We defined a three minute 15kN pull on three different diameters of “branch” and documented each sample. This resulted either in a pass or fail. The summary was that all karabiners struggled on the small diameter, with one complete failure (karabiner broke), whilst on the larger diameters, the shorter the karabiner, the better it handled this unusual loading – unusual in the sense that the connectors are not designed for this. No manufacturer would ok this kind of loading, the design merely foresees loads along major and minor axis and with the gate open. Still, we felt this was a configuration used fairly frequently in tree care and we weren’t able to find any answers to our questions, so by doing this testing we improved our knowledge – and were actually able to back up a gut feeling with facts.
The other testing I mentioned in a post a while ago was the continuous long descents testing. For this we went to the Musical Theatre here in Basel, as that offered a height of 20m plus, sufficient to do the testing in. Next problem was measuring the descent speed, 1, 2 and 3m/second. The way we sorted this was by building a rig consisting of a wooden base that we could load with weights and a small 20″ kid’s bike wheel with a speedometer on it. The line ran round this and gave us the speed km/ h speed that we converted into m/ sec. Obviously not super-accurate, but good enough to get the descent speeds roughly right.

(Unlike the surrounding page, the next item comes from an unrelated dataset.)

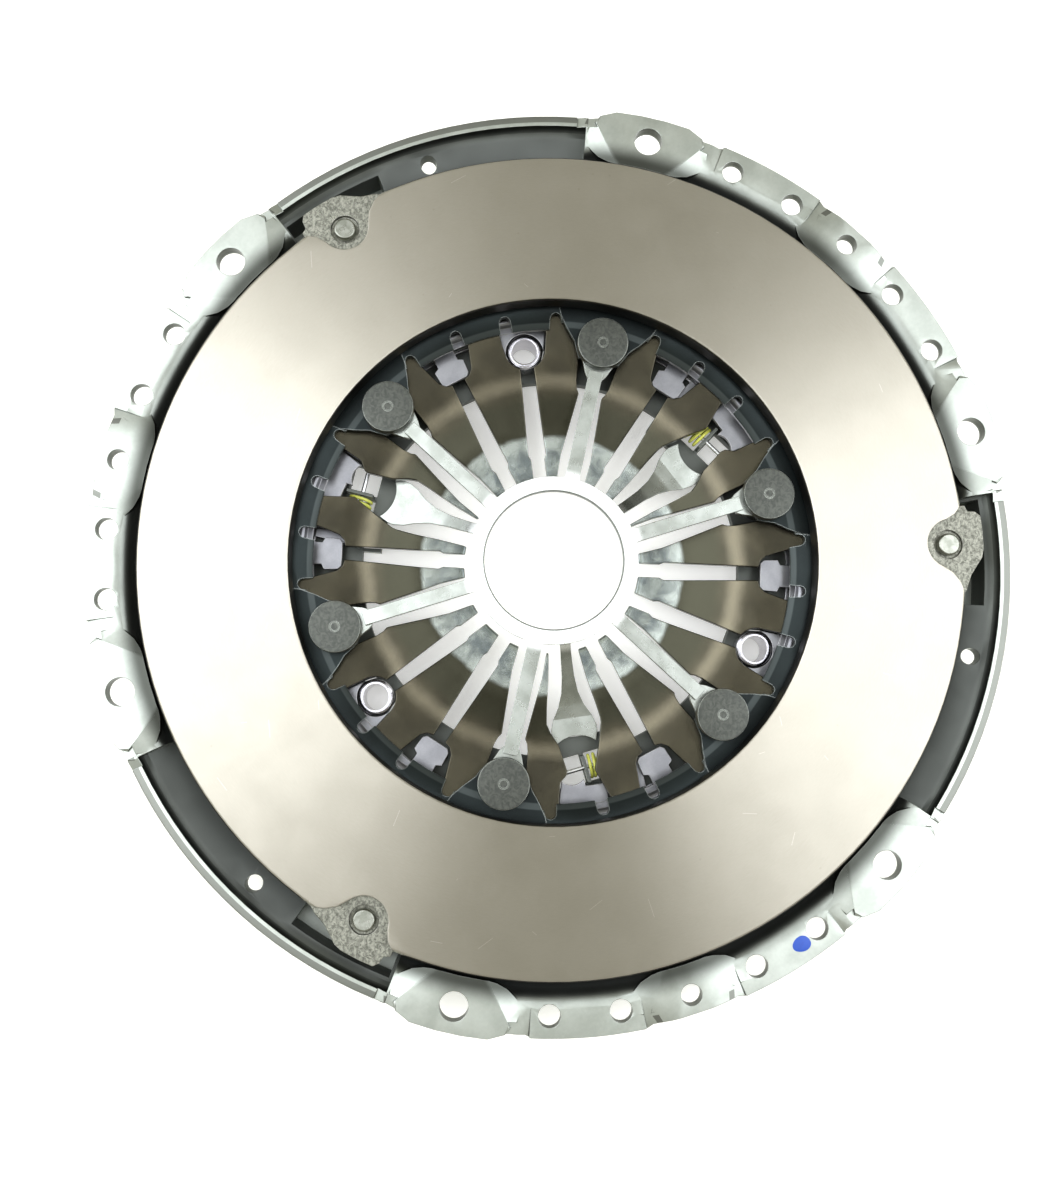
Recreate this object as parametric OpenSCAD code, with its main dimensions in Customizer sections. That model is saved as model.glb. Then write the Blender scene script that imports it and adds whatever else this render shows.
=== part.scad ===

Not brilliant quality image, sorry about that, lighting left something to be desired… still, gets the point across. Actually looks quite Heath Robinson-ish, come to think of it.
The point I’m getting to here is that if you have a question about a technical issue, go beyond a web search on Wikipedia, Youtube and the forums, get together with some friends, work out a replicable test methodology and go for it. Don’t let yourself be intimidated, testing is not something reserved for boffins in labs in white coats, it can be hands-on, exciting and can expand your comprehension of tools and systems you are working with.
It doesn’t even have to look very sexy, as long as it does the trick! Just look at the Russian space program – basically tractors sitting atop big rockets, but they get the job done.